Some writers, like T.S Eliot, used an allusive technique in which he alluded to previous works, sometimes by inference and sometimes by outright copying from them. Shakespeare was also one of those writers and he did it a lot. Not content just to take the story for his Antony and Cleopatra from North’s Plutarch, he actually copied some passages so closely that it would amount to plagiarism today – something that didn’t exist in his time. That by just changing a word here and there of the “The barge she sat in” passage – Enobarbus’ description of Cleopatra – he turned it into blank verse in iambic pentameter that fitted perfectly into the structure of the play, including his carefully made thematic structure with its intricate pattern of imagery. He did that, making it his own, and immortal, with minimal changing of North’s passage.
Being free to imitate other writers, even his own contemporaries, something our contemporaries try to avoid making evident, Shakespeare was able to use a technique that can be described as ‘synthesising’ – taking whatever he needed and throwing it into a melting pot, out of which something ‘new’ emerged. That was one of the main ways in which he made plays.

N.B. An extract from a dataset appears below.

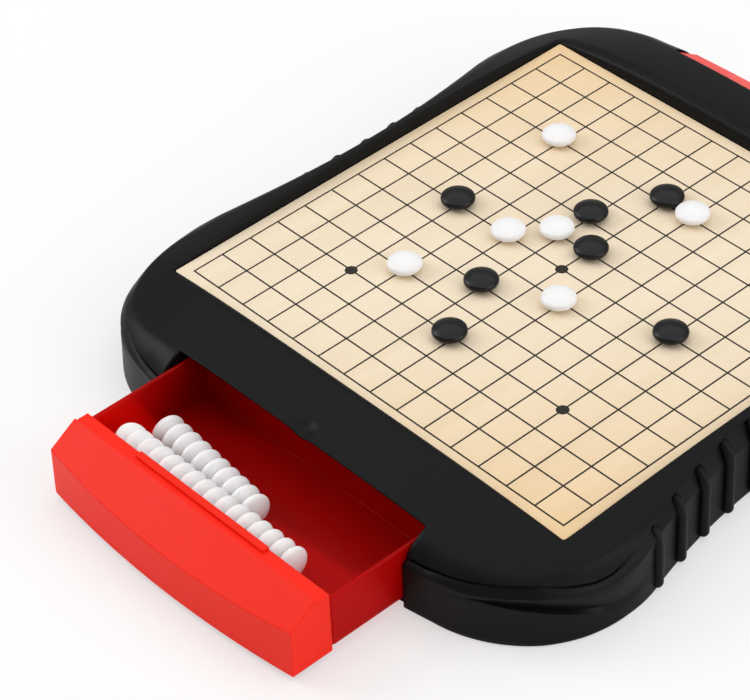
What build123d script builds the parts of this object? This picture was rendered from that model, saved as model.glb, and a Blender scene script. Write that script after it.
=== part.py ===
# A five-in-a-row and small go board: a waisted plastic case with a recessed playing sheet over
# a steel plate, lens-shaped magnetic stones, and a stone drawer in the front and in the back.
# Millimetres.  Origin: centre of the case's underside, on the table.  +X right, +Y back, +Z up.
# At rest the front drawer stands open and the back drawer is closed.
import math
import os

from build123d import *

# ---- playing grid and sheet -------------------------------------------------------------
GRID_PITCH = 14.0
GRID_SPACES = 14
SHEET_MARGIN = 5.4
SHEET_THICKNESS = 0.5
PLATE_THICKNESS = 0.6
SHEET_CLEARANCE = 0.2
SHEET_CORNER_RADIUS = 1.0

# ---- stones -----------------------------------------------------------------------------
STONE_DIAMETER = 13.6
STONE_THICKNESS = 5.9
STONE_RIM_HEIGHT = 2.7
STONE_RIM_WIDTH = 0.75
STONE_REST_GAP = 0.1
STONE_ROW_GAP = 0.1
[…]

And it was something he had learnt in school, and then during his apprenticeship as a playwright.
How To Think like Shakespeare is a refreshing book and a stimulating read. The lively writing is a great treat, with things to smile at as you read.
The argument is not new. As a new teacher in 1968, after five minutes in the classroom, I came to the same conclusion as Newstok has and argued for it throughout my teaching career. Sadly, the opposition to liberal education by those who fund education is very strong. But the pleasure of bathing in Scott Newstok’s pool of affirming authorities as an academic treat is immeasurable.